Reminds me a bit of Bonnie Prince Billy (the singer) in that respect. Stop putting out a (quite good) album a year, take some time off and get it together.
ETA I think he lost his way a bit with Iron Council not working out. Great effort but a bit muddled, so was good to take a break. Maybe time to pick up the threads of Bas-Lag again.
Busy Scissors, I agree about Iron Council as well. My favorite book of his by far is The Scar, followed by Perdido Street Station. I think the best aspect of those books is that they convey a deep sense of strangeness, of the uncanny, along with their political messages. Iron Council got close, I think, but was overloaded with the whole uprising of the proletariat business. I read Mieville for his glorious weirdness, not for his politics. I admire him for trying to break away from the Tolkienoid paradigm of fantasy fiction with its endless iterations of dragons, dwarves, elves, and orcs, though.
More spoilers for Embassytown:
[spoiler]When I read a book, I try to read the book in front of me and not the book that I think should have been written, but I had a lot of trouble doing that with this book. There are the germs of so many great ideas here, almost all of which I thought were handled badly. For instance, the Ariekei’s weird ability/requirement to perceive a mind behind Language makes no sense in that they don’t understand machine-synthesized Language but do understand audio recordings of Ambassadors. Why not have an Ambassador pre-record one voice and then speak the other voice over playback? I guess that that comes down to magic. But I wanted to hear about aliens for whom speech and thought and hearing are really the same thing; you can’t think without speaking and, in some feedback loop, hearing your own voice. Laryngitis would becomes a form of brain damage, affecting not only the characteristics of the speech but the quality of the thoughts spoken. Perhaps the Ariekei bodies are intelligent in a way that is separate from the speaking parts of their minds, like humans with separated right and left brain hemispheres. Perhaps Ariekei interpret the voices of others as their own thoughts, like anti-schizophrenics.

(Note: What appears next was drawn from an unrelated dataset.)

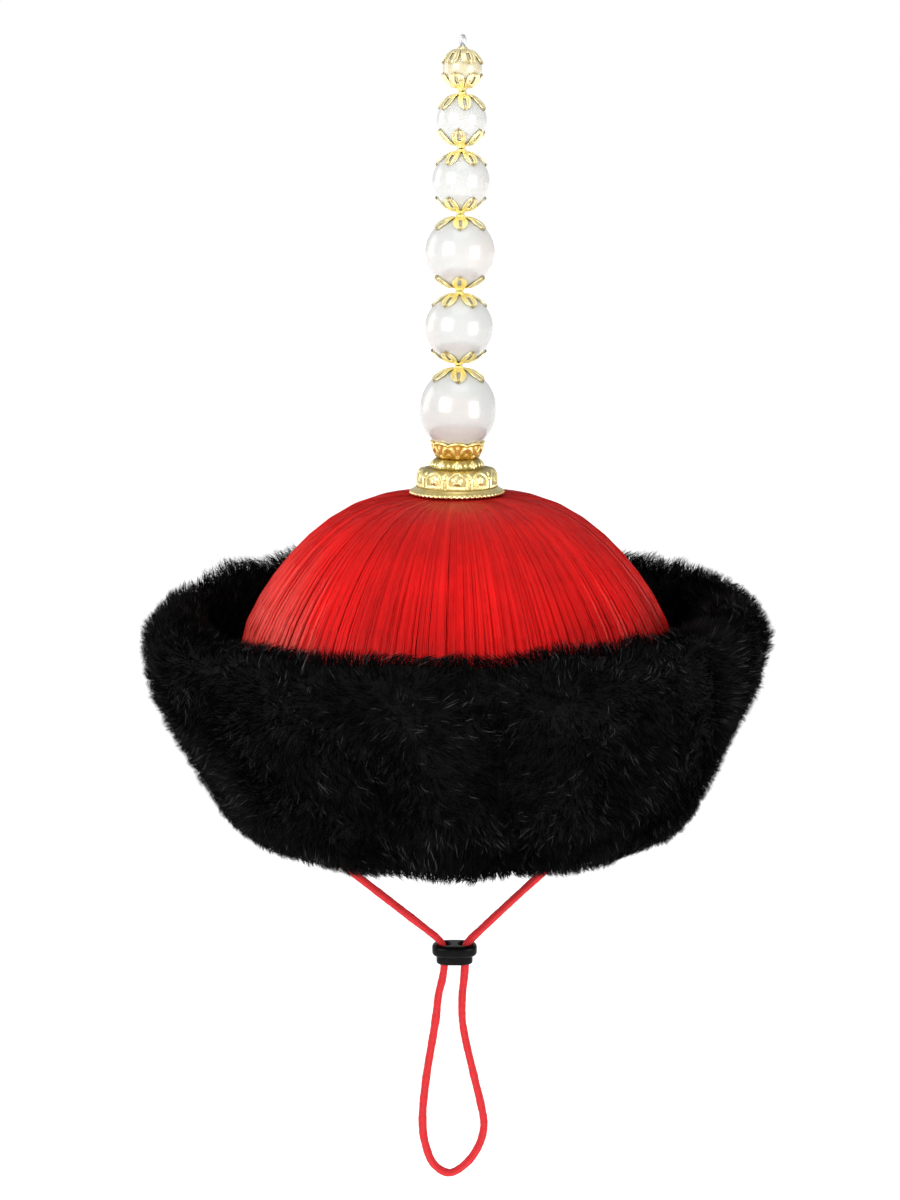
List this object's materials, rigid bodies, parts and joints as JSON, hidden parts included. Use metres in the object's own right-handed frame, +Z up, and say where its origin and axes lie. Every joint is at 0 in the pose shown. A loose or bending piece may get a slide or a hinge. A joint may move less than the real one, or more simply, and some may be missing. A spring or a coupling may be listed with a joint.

At any rate, I was frustrated by the fact that the Ariekei were sketched out in such a tantalizing way and then the rest of the novel felt as though it were devoted to an English major’s masturbatory treatise on the power of metaphor. I must admit, the more that I think about this book the less satisfied I am with it. [/spoiler]
ETA: I’d like to have my neighbor, the PhD linguist, read the book and try to make some sense of it for me, but I’m afraid that he would hate it and lose respect for me.
Interesting–my three favorite Mieville novels (and I rank him among my all-time favorite authors) are, in no particular order, Perdido Street Station, The City and the City, and Embassytown. To respond to what you write:
Part of what delighted me about the book was the way the Ariekei slowly became aware of their limits and worked against them. Your analogy to running doesn’t quite work for me: it more seems as if humans can’t comprehend five-dimensional reality, but then something happens that starts to infect our world with fifth-dimensional effects–say, an addiction to the appearance of a color that only manifests in fifth-dimensional reality–and so we must find a way to understand fifth-dimensional reality, and act within it, before we all die. In other words, the Ariekei’s use of language was hard-coded in their brains, but they found a way to write code around those hard-coded sectors.
It’s definitely among the best SF I’ve read in many years, right up there with Spin.